- **Given instruction**: What is wanted is an exact restatement of the lines from the one with "Continue the build123d" through the one with "high: The box's highest corner.", both included, and of no other lines.

- **3D code data**:
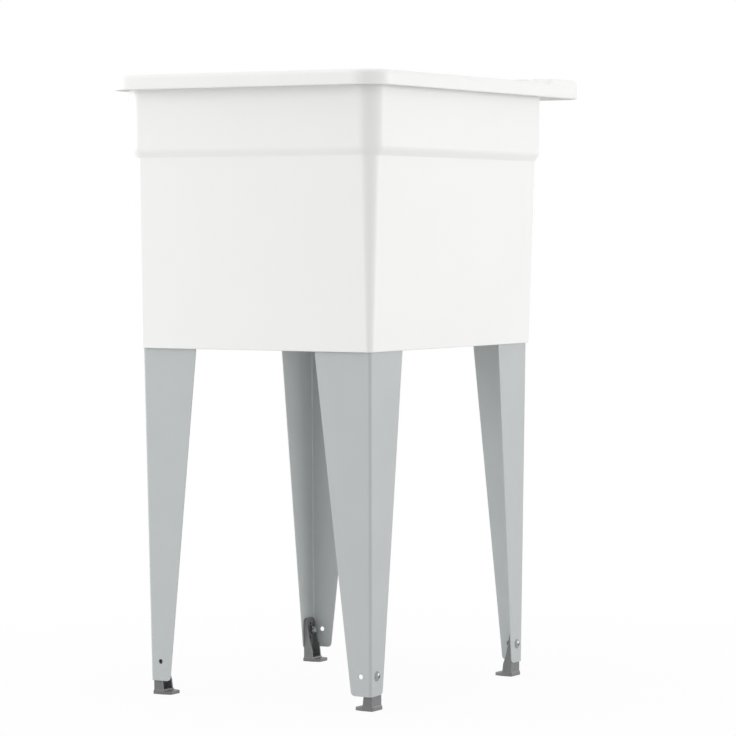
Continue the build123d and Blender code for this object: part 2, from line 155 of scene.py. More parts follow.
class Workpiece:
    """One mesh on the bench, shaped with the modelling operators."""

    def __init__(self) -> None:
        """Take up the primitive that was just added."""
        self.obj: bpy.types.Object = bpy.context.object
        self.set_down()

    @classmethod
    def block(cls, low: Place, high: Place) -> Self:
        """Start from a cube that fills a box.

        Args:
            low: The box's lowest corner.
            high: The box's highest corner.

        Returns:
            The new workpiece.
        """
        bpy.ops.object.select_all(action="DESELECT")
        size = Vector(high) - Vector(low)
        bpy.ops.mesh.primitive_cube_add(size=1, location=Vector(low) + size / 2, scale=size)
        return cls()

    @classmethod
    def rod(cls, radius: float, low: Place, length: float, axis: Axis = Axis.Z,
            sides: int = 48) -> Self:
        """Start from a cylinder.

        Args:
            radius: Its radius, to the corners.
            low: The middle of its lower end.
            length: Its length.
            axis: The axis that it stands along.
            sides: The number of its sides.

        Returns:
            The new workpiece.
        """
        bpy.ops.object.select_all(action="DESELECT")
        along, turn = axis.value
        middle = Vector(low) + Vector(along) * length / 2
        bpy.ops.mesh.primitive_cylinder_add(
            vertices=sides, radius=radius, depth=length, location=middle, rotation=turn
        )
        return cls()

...

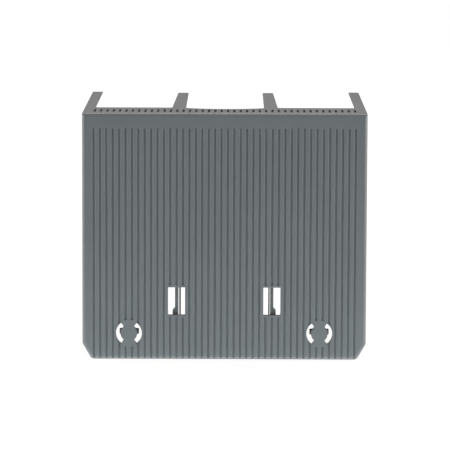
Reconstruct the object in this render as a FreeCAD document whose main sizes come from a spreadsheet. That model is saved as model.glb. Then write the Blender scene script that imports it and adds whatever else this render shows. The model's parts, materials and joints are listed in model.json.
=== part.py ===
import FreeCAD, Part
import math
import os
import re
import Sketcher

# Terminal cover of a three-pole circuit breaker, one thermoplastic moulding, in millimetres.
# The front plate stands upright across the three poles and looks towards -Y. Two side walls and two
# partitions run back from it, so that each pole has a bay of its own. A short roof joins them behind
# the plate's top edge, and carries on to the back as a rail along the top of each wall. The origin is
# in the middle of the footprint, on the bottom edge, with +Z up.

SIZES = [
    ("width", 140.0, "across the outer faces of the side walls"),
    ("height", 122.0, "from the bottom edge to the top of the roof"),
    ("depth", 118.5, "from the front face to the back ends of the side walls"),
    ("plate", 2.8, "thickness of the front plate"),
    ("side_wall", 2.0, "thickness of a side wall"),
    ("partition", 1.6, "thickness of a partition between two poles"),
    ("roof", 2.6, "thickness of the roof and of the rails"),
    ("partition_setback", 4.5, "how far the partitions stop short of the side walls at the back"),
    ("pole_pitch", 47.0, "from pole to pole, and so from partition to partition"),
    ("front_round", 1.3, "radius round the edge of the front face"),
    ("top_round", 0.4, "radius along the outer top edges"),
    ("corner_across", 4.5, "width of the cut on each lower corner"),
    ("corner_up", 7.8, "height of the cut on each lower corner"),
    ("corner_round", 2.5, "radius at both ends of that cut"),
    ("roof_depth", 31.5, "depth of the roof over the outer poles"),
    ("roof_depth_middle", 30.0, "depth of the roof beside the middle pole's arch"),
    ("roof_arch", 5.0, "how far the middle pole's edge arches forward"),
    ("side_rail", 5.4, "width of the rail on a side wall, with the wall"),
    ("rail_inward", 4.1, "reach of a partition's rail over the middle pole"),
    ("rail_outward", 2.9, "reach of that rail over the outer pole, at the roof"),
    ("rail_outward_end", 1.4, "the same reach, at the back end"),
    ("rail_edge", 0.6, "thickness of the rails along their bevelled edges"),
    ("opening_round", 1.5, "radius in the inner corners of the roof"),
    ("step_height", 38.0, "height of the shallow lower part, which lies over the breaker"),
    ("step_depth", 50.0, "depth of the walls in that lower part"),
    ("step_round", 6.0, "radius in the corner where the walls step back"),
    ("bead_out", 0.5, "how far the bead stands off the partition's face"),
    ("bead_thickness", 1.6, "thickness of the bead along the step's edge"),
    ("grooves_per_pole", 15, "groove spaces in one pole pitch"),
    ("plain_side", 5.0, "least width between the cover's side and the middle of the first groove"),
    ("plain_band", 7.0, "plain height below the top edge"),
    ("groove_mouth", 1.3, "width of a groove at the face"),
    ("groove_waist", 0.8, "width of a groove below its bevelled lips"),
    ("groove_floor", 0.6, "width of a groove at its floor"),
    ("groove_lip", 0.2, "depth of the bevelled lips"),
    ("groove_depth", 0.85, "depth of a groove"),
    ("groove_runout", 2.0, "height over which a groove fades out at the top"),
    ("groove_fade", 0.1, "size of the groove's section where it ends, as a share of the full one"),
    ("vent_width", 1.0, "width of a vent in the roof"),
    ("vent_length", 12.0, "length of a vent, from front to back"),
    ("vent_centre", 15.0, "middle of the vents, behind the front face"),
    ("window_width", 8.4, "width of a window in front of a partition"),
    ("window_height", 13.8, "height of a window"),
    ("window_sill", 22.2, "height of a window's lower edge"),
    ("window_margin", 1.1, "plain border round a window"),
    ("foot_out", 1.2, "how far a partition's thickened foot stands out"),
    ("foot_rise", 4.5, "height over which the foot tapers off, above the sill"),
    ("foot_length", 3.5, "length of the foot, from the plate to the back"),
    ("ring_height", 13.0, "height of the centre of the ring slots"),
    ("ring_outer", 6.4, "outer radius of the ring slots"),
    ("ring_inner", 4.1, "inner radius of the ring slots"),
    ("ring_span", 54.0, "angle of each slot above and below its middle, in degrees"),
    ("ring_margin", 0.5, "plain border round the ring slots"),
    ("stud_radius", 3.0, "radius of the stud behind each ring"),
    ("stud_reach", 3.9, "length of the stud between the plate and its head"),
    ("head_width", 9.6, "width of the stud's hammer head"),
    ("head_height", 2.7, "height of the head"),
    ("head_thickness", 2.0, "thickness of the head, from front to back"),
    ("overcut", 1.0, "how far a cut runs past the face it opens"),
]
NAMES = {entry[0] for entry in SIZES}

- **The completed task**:
Continue the build123d and Blender code for this object: part 2, from line 155 of scene.py. More parts follow.
class Workpiece:
    """One mesh on the bench, shaped with the modelling operators."""

    def __init__(self) -> None:
        """Take up the primitive that was just added."""
        self.obj: bpy.types.Object = bpy.context.object
        self.set_down()

    @classmethod
    def block(cls, low: Place, high: Place) -> Self:
        """Start from a cube that fills a box.

        Args:
            low: The box's lowest corner.
            high: The box's highest corner.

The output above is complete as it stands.